WRITTEN REQUEST →
Your task is to copy the lines between the line containing "The FreeCAD and" and the line containing "skin.bridge(loops[k], loops[k +", counting both of those lines, and to emit nothing more.
** begin DATA SUPPLIED **
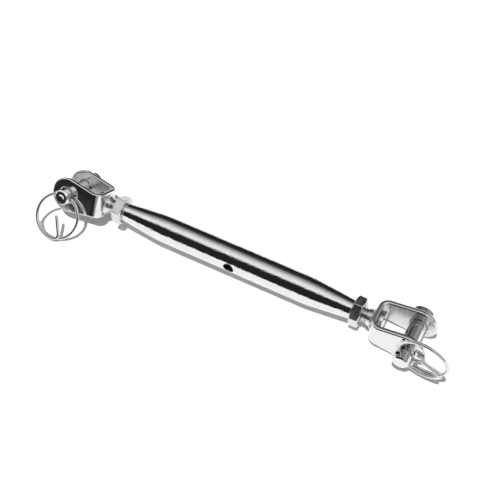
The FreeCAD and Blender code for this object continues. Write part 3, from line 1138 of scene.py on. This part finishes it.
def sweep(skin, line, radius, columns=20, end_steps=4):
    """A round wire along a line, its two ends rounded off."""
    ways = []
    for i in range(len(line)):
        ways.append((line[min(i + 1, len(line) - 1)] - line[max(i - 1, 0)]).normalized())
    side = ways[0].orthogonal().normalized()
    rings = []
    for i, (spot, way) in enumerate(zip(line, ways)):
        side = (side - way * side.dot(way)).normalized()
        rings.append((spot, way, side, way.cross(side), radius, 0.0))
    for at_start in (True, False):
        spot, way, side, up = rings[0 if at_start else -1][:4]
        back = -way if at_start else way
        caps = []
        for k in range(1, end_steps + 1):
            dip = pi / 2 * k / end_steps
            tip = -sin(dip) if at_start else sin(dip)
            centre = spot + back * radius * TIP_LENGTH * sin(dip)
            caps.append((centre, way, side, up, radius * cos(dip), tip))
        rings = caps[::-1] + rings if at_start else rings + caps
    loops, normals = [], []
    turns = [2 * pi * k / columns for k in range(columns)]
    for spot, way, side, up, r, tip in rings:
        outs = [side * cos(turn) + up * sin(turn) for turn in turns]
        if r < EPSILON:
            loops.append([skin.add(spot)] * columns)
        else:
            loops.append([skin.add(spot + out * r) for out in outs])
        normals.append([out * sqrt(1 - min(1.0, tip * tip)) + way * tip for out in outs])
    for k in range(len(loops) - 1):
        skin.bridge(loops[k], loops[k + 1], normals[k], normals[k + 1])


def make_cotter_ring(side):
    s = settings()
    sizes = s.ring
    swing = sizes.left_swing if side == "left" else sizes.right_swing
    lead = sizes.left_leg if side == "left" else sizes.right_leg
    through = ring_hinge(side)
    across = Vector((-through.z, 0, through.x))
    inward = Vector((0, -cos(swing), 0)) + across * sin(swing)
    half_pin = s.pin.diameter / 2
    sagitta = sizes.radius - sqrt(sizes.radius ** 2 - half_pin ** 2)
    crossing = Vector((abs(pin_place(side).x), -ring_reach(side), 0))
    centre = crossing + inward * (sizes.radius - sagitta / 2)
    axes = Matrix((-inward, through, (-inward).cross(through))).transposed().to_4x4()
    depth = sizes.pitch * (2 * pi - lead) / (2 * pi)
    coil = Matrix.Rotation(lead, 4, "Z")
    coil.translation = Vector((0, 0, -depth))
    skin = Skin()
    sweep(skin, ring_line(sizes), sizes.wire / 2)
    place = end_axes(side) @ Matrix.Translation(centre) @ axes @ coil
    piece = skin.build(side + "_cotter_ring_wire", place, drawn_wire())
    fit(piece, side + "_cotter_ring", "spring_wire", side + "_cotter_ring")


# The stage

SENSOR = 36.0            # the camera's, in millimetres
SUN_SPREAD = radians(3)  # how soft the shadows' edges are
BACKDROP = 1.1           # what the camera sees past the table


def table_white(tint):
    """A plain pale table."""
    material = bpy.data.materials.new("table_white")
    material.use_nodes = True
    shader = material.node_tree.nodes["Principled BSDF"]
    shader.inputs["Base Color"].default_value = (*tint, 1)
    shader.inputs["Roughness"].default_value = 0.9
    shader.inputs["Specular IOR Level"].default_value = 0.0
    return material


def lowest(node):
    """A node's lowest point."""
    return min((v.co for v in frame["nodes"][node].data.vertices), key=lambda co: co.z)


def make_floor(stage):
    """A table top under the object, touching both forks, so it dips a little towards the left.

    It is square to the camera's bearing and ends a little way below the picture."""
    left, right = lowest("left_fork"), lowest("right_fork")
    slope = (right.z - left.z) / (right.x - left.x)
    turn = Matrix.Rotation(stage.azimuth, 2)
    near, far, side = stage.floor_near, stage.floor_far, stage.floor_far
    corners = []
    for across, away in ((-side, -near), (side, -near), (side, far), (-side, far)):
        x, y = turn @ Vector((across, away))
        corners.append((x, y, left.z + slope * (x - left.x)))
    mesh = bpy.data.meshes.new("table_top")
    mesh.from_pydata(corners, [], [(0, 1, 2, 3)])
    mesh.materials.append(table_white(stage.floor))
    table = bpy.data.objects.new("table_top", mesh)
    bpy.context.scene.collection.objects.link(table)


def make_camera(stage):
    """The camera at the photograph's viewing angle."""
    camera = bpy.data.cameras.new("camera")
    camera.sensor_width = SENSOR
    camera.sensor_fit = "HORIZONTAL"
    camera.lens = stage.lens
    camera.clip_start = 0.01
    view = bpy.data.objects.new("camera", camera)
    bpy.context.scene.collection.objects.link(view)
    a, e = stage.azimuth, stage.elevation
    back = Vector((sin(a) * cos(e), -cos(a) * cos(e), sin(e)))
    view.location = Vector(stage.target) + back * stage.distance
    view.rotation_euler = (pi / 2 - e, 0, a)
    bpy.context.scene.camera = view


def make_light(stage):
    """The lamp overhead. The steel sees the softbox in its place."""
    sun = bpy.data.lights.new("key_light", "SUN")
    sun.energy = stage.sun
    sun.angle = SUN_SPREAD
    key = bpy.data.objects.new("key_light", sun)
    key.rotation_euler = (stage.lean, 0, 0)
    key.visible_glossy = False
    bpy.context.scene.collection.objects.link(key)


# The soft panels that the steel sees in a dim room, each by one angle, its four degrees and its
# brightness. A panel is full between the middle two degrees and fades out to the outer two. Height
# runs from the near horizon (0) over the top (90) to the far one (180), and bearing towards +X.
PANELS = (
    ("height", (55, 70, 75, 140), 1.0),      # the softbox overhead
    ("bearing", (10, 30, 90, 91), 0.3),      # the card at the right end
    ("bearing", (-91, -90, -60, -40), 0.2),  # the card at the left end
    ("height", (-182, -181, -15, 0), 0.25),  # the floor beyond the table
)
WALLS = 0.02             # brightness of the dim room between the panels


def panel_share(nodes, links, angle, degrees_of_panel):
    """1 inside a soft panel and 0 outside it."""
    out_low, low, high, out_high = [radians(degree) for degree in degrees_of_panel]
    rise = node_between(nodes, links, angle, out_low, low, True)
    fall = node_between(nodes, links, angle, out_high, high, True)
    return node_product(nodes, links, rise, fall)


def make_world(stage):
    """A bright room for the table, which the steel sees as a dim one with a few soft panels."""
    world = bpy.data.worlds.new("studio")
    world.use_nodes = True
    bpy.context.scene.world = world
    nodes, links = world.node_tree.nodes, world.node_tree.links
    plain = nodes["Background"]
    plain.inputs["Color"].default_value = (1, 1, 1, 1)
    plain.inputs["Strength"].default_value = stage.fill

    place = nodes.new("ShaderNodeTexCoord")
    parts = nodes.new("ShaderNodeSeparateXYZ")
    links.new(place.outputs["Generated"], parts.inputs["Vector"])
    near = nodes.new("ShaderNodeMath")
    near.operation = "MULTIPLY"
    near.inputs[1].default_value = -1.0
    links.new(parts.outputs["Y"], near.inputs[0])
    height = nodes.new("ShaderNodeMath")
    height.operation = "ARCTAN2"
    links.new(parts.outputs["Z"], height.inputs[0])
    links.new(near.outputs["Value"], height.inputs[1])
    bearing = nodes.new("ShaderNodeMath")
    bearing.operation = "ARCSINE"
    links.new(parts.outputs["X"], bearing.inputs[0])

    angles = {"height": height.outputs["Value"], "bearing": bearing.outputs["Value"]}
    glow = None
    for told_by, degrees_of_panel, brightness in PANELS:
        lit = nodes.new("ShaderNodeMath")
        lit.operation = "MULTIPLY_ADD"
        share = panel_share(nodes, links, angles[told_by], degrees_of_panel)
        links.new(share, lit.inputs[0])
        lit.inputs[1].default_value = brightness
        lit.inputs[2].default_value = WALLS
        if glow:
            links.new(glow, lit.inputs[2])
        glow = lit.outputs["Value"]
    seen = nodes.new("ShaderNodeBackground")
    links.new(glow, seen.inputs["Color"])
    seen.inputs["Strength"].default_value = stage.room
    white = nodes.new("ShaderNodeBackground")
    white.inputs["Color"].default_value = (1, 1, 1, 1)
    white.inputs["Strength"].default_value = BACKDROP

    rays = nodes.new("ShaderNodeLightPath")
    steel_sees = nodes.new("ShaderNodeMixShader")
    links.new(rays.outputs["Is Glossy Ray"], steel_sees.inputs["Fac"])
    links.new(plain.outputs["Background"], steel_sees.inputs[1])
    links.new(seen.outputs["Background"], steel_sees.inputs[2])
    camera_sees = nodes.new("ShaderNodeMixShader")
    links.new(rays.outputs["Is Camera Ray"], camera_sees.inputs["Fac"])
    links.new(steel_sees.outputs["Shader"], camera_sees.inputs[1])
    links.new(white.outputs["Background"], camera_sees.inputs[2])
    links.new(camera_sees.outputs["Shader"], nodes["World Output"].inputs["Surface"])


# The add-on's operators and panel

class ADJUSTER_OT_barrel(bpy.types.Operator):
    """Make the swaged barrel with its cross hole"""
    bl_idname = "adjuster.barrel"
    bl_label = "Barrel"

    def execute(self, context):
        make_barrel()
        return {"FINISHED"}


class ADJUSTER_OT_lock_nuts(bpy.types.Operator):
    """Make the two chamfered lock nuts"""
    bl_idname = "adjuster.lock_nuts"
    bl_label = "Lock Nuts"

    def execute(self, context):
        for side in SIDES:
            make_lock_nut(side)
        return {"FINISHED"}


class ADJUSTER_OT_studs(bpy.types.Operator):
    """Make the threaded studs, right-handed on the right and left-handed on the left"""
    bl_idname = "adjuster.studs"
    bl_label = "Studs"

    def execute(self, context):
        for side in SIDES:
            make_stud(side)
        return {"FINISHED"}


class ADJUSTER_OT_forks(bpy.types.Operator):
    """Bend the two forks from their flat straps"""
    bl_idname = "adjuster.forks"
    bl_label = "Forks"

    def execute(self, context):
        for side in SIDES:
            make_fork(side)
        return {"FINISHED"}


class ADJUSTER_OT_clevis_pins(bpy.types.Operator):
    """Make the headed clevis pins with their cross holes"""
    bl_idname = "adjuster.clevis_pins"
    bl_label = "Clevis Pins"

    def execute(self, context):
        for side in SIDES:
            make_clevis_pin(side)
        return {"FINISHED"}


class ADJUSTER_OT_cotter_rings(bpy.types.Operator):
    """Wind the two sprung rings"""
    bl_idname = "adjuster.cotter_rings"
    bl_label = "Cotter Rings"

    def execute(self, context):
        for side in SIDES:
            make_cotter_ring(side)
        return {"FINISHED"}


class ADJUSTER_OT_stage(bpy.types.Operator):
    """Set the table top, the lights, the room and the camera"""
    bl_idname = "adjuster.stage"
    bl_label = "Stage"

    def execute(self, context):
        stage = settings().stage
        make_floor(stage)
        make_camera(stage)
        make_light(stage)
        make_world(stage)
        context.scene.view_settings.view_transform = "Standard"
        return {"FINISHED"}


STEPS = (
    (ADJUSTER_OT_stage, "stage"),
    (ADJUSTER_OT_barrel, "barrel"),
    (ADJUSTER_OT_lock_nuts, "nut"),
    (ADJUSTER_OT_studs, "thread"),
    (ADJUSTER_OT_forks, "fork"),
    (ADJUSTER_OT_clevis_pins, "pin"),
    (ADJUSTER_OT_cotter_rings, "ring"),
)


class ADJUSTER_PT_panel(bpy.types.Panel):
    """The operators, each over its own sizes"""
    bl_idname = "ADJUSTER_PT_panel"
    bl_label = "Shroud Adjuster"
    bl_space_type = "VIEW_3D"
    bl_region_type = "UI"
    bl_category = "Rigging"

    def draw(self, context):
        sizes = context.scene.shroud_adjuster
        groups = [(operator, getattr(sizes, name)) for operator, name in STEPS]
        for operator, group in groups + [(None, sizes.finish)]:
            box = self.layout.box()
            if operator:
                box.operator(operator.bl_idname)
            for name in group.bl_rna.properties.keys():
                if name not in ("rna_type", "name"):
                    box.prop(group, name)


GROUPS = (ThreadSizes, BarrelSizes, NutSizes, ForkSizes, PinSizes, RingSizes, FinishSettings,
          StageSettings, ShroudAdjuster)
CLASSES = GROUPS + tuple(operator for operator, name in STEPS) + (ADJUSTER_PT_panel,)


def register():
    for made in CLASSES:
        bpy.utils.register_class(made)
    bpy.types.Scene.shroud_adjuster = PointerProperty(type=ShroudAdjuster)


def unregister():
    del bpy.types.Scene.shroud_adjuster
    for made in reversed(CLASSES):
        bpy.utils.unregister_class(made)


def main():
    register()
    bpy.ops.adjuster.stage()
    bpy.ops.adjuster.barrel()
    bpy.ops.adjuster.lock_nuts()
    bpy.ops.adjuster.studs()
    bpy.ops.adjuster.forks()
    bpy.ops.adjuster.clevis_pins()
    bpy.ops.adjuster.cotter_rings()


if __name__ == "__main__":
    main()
** end DATA SUPPLIED **
** begin DATA SUPPLIED **
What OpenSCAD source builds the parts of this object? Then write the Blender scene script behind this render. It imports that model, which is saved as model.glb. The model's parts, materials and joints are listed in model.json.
** end DATA SUPPLIED **
COMPLETE RESPONSE →
The FreeCAD and Blender code for this object continues. Write part 3, from line 1138 of scene.py on. This part finishes it.
def sweep(skin, line, radius, columns=20, end_steps=4):
    """A round wire along a line, its two ends rounded off."""
    ways = []
    for i in range(len(line)):
        ways.append((line[min(i + 1, len(line) - 1)] - line[max(i - 1, 0)]).normalized())
    side = ways[0].orthogonal().normalized()
    rings = []
    for i, (spot, way) in enumerate(zip(line, ways)):
        side = (side - way * side.dot(way)).normalized()
        rings.append((spot, way, side, way.cross(side), radius, 0.0))
    for at_start in (True, False):
        spot, way, side, up = rings[0 if at_start else -1][:4]
        back = -way if at_start else way
        caps = []
        for k in range(1, end_steps + 1):
            dip = pi / 2 * k / end_steps
            tip = -sin(dip) if at_start else sin(dip)
            centre = spot + back * radius * TIP_LENGTH * sin(dip)
            caps.append((centre, way, side, up, radius * cos(dip), tip))
        rings = caps[::-1] + rings if at_start else rings + caps
    loops, normals = [], []
    turns = [2 * pi * k / columns for k in range(columns)]
    for spot, way, side, up, r, tip in rings:
        outs = [side * cos(turn) + up * sin(turn) for turn in turns]
        if r < EPSILON:
            loops.append([skin.add(spot)] * columns)
        else:
            loops.append([skin.add(spot + out * r) for out in outs])
        normals.append([out * sqrt(1 - min(1.0, tip * tip)) + way * tip for out in outs])
    for k in range(len(loops) - 1):
        skin.bridge(loops[k], loops[k + 1], normals[k], normals[k + 1])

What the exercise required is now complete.